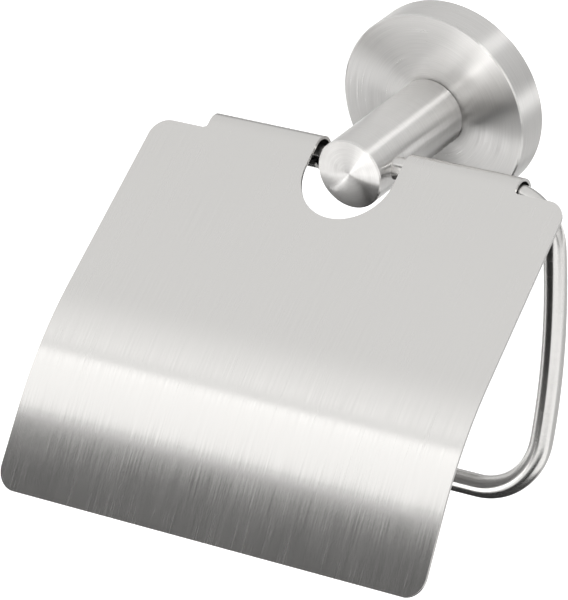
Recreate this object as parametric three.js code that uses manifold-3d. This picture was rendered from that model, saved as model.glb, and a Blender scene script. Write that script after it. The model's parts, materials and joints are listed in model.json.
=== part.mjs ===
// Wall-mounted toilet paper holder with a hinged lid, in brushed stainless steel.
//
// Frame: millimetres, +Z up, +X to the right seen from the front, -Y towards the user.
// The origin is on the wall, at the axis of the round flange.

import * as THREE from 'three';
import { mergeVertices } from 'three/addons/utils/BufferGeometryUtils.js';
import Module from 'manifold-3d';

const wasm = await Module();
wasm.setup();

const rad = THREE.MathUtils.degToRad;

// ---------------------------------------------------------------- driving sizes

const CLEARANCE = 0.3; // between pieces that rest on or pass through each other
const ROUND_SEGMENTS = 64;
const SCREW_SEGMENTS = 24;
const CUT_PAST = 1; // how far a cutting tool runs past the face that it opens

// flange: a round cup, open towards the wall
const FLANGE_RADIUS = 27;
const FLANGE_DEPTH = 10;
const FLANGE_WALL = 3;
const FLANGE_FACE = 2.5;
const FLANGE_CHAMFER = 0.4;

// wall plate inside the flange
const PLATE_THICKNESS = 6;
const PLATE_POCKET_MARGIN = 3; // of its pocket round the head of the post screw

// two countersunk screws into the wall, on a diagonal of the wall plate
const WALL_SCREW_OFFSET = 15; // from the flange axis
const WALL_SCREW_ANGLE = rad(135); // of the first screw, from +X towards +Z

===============

» **Short exercise**: Each line of the material above needs to be quoted exactly, please.

» **Exercise answer**:
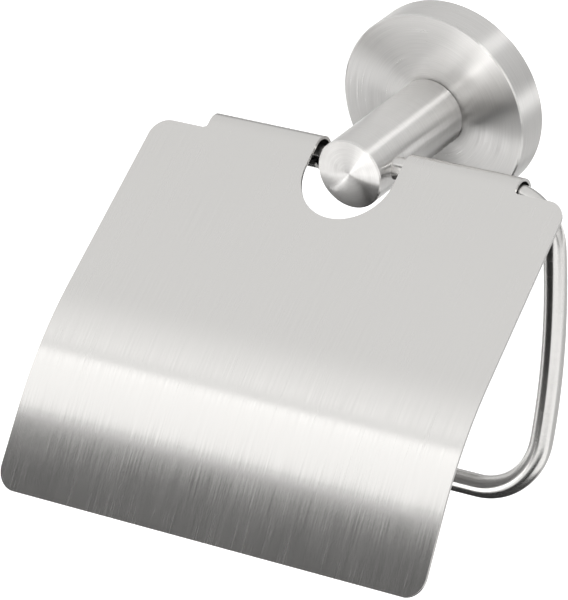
Recreate this object as parametric three.js code that uses manifold-3d. This picture was rendered from that model, saved as model.glb, and a Blender scene script. Write that script after it. The model's parts, materials and joints are listed in model.json.
=== part.mjs ===
// Wall-mounted toilet paper holder with a hinged lid, in brushed stainless steel.
//
// Frame: millimetres, +Z up, +X to the right seen from the front, -Y towards the user.
// The origin is on the wall, at the axis of the round flange.

import * as THREE from 'three';
import { mergeVertices } from 'three/addons/utils/BufferGeometryUtils.js';
import Module from 'manifold-3d';

const wasm = await Module();
wasm.setup();

const rad = THREE.MathUtils.degToRad;

// ---------------------------------------------------------------- driving sizes

const CLEARANCE = 0.3; // between pieces that rest on or pass through each other
const ROUND_SEGMENTS = 64;
const SCREW_SEGMENTS = 24;
const CUT_PAST = 1; // how far a cutting tool runs past the face that it opens

// flange: a round cup, open towards the wall
const FLANGE_RADIUS = 27;
const FLANGE_DEPTH = 10;
const FLANGE_WALL = 3;
const FLANGE_FACE = 2.5;
const FLANGE_CHAMFER = 0.4;

// wall plate inside the flange
const PLATE_THICKNESS = 6;
const PLATE_POCKET_MARGIN = 3; // of its pocket round the head of the post screw

// two countersunk screws into the wall, on a diagonal of the wall plate
const WALL_SCREW_OFFSET = 15; // from the flange axis
const WALL_SCREW_ANGLE = rad(135); // of the first screw, from +X towards +Z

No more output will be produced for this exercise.